* BEGIN Data block *
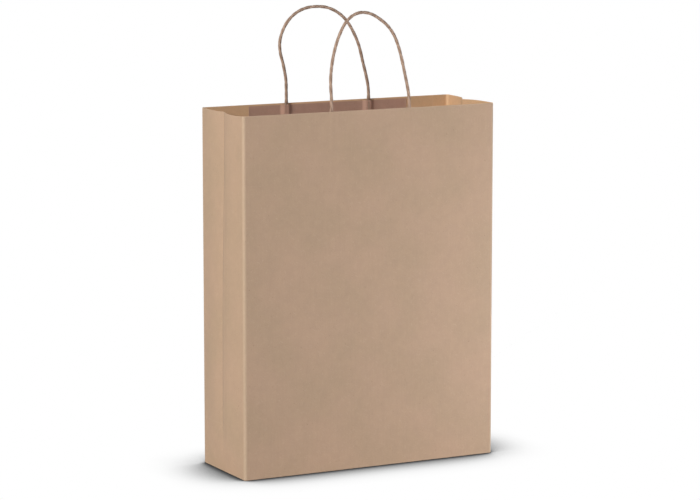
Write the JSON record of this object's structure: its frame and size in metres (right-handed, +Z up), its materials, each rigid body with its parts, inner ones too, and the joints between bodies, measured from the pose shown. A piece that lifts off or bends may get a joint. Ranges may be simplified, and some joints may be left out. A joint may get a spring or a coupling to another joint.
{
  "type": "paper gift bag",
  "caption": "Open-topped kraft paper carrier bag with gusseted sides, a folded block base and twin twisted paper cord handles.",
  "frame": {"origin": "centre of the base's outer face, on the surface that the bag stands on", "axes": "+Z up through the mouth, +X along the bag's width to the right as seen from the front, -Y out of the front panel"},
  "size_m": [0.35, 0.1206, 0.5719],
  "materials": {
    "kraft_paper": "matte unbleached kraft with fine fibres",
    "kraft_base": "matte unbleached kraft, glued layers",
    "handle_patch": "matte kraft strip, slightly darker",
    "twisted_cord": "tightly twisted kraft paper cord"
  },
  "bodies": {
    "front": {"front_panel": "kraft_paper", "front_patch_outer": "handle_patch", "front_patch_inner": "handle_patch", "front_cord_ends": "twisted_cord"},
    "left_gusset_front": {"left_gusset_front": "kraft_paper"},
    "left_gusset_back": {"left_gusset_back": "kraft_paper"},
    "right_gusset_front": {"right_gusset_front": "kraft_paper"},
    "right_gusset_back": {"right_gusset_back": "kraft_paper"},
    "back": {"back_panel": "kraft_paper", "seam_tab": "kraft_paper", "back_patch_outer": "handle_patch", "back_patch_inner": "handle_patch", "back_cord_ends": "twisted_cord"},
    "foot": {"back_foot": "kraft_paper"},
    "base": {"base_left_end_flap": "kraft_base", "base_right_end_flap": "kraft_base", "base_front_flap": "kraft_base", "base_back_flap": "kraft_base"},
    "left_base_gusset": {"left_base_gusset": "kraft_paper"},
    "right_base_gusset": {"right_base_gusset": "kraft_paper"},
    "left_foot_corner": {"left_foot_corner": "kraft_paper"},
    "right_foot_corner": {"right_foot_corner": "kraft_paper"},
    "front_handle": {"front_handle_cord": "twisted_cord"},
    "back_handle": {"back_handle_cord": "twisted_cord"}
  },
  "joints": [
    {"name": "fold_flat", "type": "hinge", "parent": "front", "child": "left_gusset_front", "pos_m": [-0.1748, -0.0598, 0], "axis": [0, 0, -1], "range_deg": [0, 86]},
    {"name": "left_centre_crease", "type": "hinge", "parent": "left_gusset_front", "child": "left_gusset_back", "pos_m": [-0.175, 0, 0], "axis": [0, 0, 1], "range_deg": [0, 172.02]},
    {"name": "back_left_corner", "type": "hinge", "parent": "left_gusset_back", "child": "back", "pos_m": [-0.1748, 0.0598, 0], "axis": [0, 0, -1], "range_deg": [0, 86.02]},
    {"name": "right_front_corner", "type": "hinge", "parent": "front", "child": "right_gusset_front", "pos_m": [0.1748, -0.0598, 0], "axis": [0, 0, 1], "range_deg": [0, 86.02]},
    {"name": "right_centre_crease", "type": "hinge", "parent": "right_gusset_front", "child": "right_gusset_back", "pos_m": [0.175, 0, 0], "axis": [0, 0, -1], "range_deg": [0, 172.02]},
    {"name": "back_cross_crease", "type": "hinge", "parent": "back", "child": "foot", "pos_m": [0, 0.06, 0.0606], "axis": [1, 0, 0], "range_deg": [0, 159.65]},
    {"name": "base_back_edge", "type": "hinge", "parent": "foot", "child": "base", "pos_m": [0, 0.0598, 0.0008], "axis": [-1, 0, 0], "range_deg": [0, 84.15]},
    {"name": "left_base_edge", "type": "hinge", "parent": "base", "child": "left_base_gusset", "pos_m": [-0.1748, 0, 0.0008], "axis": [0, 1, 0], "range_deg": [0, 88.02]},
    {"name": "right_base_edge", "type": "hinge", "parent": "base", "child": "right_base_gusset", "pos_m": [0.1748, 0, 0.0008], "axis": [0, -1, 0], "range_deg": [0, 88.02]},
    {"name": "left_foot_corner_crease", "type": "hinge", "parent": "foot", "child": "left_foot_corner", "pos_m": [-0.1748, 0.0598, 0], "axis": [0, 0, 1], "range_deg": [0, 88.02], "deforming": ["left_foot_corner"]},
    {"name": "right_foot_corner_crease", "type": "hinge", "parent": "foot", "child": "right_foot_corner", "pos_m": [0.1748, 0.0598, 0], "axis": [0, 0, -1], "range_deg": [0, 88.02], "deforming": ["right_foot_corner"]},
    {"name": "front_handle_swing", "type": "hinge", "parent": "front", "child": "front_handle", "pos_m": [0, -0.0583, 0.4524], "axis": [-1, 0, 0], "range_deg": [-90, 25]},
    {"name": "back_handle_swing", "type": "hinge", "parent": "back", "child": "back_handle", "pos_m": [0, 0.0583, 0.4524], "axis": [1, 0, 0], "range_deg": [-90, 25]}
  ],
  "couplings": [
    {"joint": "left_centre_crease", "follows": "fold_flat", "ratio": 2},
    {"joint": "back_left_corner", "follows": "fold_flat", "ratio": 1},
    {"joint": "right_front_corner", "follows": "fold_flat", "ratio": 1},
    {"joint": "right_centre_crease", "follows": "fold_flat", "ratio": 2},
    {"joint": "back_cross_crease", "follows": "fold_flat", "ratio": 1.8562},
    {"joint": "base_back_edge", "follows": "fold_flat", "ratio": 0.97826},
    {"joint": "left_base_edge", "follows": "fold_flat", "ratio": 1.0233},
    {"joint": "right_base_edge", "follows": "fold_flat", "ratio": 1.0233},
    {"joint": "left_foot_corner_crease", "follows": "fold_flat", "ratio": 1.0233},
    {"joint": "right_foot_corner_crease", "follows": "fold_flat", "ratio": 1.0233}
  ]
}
* END Data block *
What you need to do —
Extract the complete listing above, reproducing each line exactly.

Task answer —
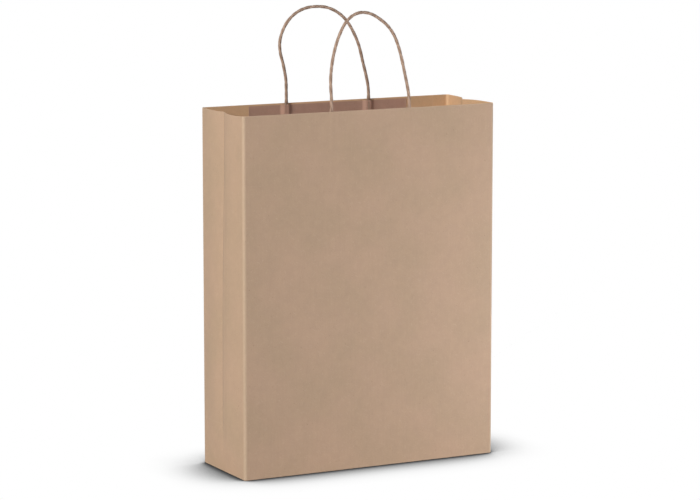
Write the JSON record of this object's structure: its frame and size in metres (right-handed, +Z up), its materials, each rigid body with its parts, inner ones too, and the joints between bodies, measured from the pose shown. A piece that lifts off or bends may get a joint. Ranges may be simplified, and some joints may be left out. A joint may get a spring or a coupling to another joint.
{
  "type": "paper gift bag",
  "caption": "Open-topped kraft paper carrier bag with gusseted sides, a folded block base and twin twisted paper cord handles.",
  "frame": {"origin": "centre of the base's outer face, on the surface that the bag stands on", "axes": "+Z up through the mouth, +X along the bag's width to the right as seen from the front, -Y out of the front panel"},
  "size_m": [0.35, 0.1206, 0.5719],
  "materials": {
    "kraft_paper": "matte unbleached kraft with fine fibres",
    "kraft_base": "matte unbleached kraft, glued layers",
    "handle_patch": "matte kraft strip, slightly darker",
    "twisted_cord": "tightly twisted kraft paper cord"
  },
  "bodies": {
    "front": {"front_panel": "kraft_paper", "front_patch_outer": "handle_patch", "front_patch_inner": "handle_patch", "front_cord_ends": "twisted_cord"},
    "left_gusset_front": {"left_gusset_front": "kraft_paper"},
    "left_gusset_back": {"left_gusset_back": "kraft_paper"},
    "right_gusset_front": {"right_gusset_front": "kraft_paper"},
    "right_gusset_back": {"right_gusset_back": "kraft_paper"},
    "back": {"back_panel": "kraft_paper", "seam_tab": "kraft_paper", "back_patch_outer": "handle_patch", "back_patch_inner": "handle_patch", "back_cord_ends": "twisted_cord"},
    "foot": {"back_foot": "kraft_paper"},
    "base": {"base_left_end_flap": "kraft_base", "base_right_end_flap": "kraft_base", "base_front_flap": "kraft_base", "base_back_flap": "kraft_base"},
    "left_base_gusset": {"left_base_gusset": "kraft_paper"},
    "right_base_gusset": {"right_base_gusset": "kraft_paper"},
    "left_foot_corner": {"left_foot_corner": "kraft_paper"},
    "right_foot_corner": {"right_foot_corner": "kraft_paper"},
    "front_handle": {"front_handle_cord": "twisted_cord"},
    "back_handle": {"back_handle_cord": "twisted_cord"}
  },
  "joints": [
    {"name": "fold_flat", "type": "hinge", "parent": "front", "child": "left_gusset_front", "pos_m": [-0.1748, -0.0598, 0], "axis": [0, 0, -1], "range_deg": [0, 86]},
    {"name": "left_centre_crease", "type": "hinge", "parent": "left_gusset_front", "child": "left_gusset_back", "pos_m": [-0.175, 0, 0], "axis": [0, 0, 1], "range_deg": [0, 172.02]},
    {"name": "back_left_corner", "type": "hinge", "parent": "left_gusset_back", "child": "back", "pos_m": [-0.1748, 0.0598, 0], "axis": [0, 0, -1], "range_deg": [0, 86.02]},
    {"name": "right_front_corner", "type": "hinge", "parent": "front", "child": "right_gusset_front", "pos_m": [0.1748, -0.0598, 0], "axis": [0, 0, 1], "range_deg": [0, 86.02]},
    {"name": "right_centre_crease", "type": "hinge", "parent": "right_gusset_front", "child": "right_gusset_back", "pos_m": [0.175, 0, 0], "axis": [0, 0, -1], "range_deg": [0, 172.02]},
    {"name": "back_cross_crease", "type": "hinge", "parent": "back", "child": "foot", "pos_m": [0, 0.06, 0.0606], "axis": [1, 0, 0], "range_deg": [0, 159.65]},
    {"name": "base_back_edge", "type": "hinge", "parent": "foot", "child": "base", "pos_m": [0, 0.0598, 0.0008], "axis": [-1, 0, 0], "range_deg": [0, 84.15]},
    {"name": "left_base_edge", "type": "hinge", "parent": "base", "child": "left_base_gusset", "pos_m": [-0.1748, 0, 0.0008], "axis": [0, 1, 0], "range_deg": [0, 88.02]},
    {"name": "right_base_edge", "type": "hinge", "parent": "base", "child": "right_base_gusset", "pos_m": [0.1748, 0, 0.0008], "axis": [0, -1, 0], "range_deg": [0, 88.02]},
    {"name": "left_foot_corner_crease", "type": "hinge", "parent": "foot", "child": "left_foot_corner", "pos_m": [-0.1748, 0.0598, 0], "axis": [0, 0, 1], "range_deg": [0, 88.02], "deforming": ["left_foot_corner"]},
    {"name": "right_foot_corner_crease", "type": "hinge", "parent": "foot", "child": "right_foot_corner", "pos_m": [0.1748, 0.0598, 0], "axis": [0, 0, -1], "range_deg": [0, 88.02], "deforming": ["right_foot_corner"]},
    {"name": "front_handle_swing", "type": "hinge", "parent": "front", "child": "front_handle", "pos_m": [0, -0.0583, 0.4524], "axis": [-1, 0, 0], "range_deg": [-90, 25]},
    {"name": "back_handle_swing", "type": "hinge", "parent": "back", "child": "back_handle", "pos_m": [0, 0.0583, 0.4524], "axis": [1, 0, 0], "range_deg": [-90, 25]}
  ],
  "couplings": [
    {"joint": "left_centre_crease", "follows": "fold_flat", "ratio": 2},
    {"joint": "back_left_corner", "follows": "fold_flat", "ratio": 1},
    {"joint": "right_front_corner", "follows": "fold_flat", "ratio": 1},
    {"joint": "right_centre_crease", "follows": "fold_flat", "ratio": 2},
    {"joint": "back_cross_crease", "follows": "fold_flat", "ratio": 1.8562},
    {"joint": "base_back_edge", "follows": "fold_flat", "ratio": 0.97826},
    {"joint": "left_base_edge", "follows": "fold_flat", "ratio": 1.0233},
    {"joint": "right_base_edge", "follows": "fold_flat", "ratio": 1.0233},
    {"joint": "left_foot_corner_crease", "follows": "fold_flat", "ratio": 1.0233},
    {"joint": "right_foot_corner_crease", "follows": "fold_flat", "ratio": 1.0233}
  ]
}